-- begin MATERIAL FOR THIS EXERCISE --

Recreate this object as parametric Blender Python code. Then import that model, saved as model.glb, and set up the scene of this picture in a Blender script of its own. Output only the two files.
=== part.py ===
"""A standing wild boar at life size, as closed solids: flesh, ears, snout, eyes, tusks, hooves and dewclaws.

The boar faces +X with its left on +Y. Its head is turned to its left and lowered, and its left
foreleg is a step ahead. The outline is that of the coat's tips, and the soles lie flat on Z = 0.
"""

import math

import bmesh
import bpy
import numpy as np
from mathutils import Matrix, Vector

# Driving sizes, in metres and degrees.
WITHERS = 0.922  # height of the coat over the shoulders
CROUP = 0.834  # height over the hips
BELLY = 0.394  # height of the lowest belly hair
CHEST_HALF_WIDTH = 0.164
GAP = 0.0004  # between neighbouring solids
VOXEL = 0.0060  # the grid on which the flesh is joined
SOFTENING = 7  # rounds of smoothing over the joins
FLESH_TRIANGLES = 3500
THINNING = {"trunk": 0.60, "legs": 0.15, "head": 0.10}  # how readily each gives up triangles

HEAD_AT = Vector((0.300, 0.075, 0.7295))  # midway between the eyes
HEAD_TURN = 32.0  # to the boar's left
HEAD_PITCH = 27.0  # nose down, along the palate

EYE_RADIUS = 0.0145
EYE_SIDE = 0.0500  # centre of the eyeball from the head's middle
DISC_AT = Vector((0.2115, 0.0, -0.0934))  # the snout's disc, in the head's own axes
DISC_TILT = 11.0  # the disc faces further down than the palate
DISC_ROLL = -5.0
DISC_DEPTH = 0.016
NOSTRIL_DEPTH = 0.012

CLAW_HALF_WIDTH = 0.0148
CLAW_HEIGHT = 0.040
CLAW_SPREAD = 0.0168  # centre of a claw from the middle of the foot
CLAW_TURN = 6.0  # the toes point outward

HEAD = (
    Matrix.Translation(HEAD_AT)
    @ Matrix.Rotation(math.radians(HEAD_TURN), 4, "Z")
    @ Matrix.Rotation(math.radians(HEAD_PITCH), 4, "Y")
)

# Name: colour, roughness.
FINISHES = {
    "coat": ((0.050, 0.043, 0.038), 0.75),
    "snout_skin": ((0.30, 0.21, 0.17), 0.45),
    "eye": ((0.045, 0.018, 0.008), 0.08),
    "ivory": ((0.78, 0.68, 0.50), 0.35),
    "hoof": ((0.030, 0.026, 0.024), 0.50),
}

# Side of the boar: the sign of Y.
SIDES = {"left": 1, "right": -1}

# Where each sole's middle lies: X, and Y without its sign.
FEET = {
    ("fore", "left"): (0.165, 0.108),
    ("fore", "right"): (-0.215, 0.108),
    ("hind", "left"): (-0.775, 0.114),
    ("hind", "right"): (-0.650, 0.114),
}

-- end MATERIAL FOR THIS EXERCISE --
-- begin MATERIAL FOR THIS EXERCISE --

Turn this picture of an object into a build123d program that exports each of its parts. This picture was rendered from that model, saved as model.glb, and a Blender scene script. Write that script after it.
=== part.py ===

-- end MATERIAL FOR THIS EXERCISE --
-- begin MATERIAL FOR THIS EXERCISE --

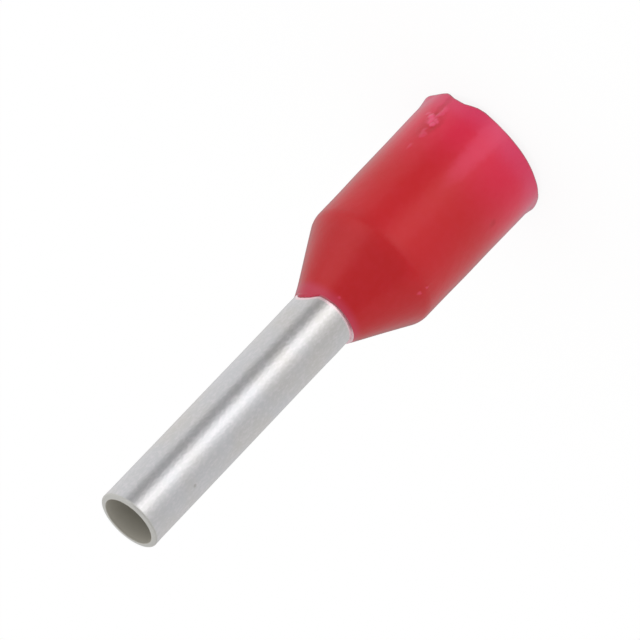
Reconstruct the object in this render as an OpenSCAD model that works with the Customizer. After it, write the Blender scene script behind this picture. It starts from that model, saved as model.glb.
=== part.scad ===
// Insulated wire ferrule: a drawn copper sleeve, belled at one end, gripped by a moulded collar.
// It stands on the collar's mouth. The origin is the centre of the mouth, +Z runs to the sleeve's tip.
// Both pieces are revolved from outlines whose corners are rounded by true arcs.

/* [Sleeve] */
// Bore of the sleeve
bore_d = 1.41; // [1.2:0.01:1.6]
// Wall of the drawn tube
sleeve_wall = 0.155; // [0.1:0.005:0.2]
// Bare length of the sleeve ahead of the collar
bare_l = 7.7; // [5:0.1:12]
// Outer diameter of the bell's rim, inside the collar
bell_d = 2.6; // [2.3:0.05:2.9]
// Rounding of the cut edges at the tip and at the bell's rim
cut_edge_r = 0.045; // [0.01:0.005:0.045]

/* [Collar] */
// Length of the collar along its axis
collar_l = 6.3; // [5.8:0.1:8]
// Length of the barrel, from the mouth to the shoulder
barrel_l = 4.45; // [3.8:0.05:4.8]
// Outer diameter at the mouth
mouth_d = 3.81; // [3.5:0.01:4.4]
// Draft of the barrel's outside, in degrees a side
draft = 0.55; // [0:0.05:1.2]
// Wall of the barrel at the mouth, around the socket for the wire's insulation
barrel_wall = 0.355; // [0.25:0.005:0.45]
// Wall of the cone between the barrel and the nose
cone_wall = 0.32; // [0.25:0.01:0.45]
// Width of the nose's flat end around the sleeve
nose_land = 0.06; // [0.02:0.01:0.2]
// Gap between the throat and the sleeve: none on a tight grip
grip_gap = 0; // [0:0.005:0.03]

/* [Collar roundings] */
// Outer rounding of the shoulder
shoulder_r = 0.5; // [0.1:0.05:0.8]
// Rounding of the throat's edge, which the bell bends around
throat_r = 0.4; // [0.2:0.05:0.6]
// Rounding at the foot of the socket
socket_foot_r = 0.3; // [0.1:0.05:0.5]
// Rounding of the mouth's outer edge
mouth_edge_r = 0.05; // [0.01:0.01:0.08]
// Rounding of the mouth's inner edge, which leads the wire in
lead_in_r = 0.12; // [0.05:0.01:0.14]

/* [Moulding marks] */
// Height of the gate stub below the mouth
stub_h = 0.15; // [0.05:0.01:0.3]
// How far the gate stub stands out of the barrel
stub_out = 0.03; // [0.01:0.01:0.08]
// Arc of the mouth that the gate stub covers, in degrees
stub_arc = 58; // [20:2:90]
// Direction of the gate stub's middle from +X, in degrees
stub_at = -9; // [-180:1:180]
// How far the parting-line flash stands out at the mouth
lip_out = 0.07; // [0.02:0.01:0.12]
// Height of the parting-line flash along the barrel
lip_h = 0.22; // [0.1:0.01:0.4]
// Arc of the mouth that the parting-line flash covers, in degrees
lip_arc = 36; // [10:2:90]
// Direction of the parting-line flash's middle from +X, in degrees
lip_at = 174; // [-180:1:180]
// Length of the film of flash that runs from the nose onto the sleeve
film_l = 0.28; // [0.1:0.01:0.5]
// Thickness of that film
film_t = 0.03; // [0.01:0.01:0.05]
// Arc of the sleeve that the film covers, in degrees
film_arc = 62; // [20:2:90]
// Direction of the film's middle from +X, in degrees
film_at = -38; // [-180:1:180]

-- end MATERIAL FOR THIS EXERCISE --

[WHAT YOU HAVE TO DO]
Beginning with the line containing "Reconstruct the object" and ending with the line containing "by true arcs.", extract those lines exactly from the listing above, and only those.

[COMPLETED TASK]
Reconstruct the object in this render as an OpenSCAD model that works with the Customizer. After it, write the Blender scene script behind this picture. It starts from that model, saved as model.glb.
=== part.scad ===
// Insulated wire ferrule: a drawn copper sleeve, belled at one end, gripped by a moulded collar.
// It stands on the collar's mouth. The origin is the centre of the mouth, +Z runs to the sleeve's tip.
// Both pieces are revolved from outlines whose corners are rounded by true arcs.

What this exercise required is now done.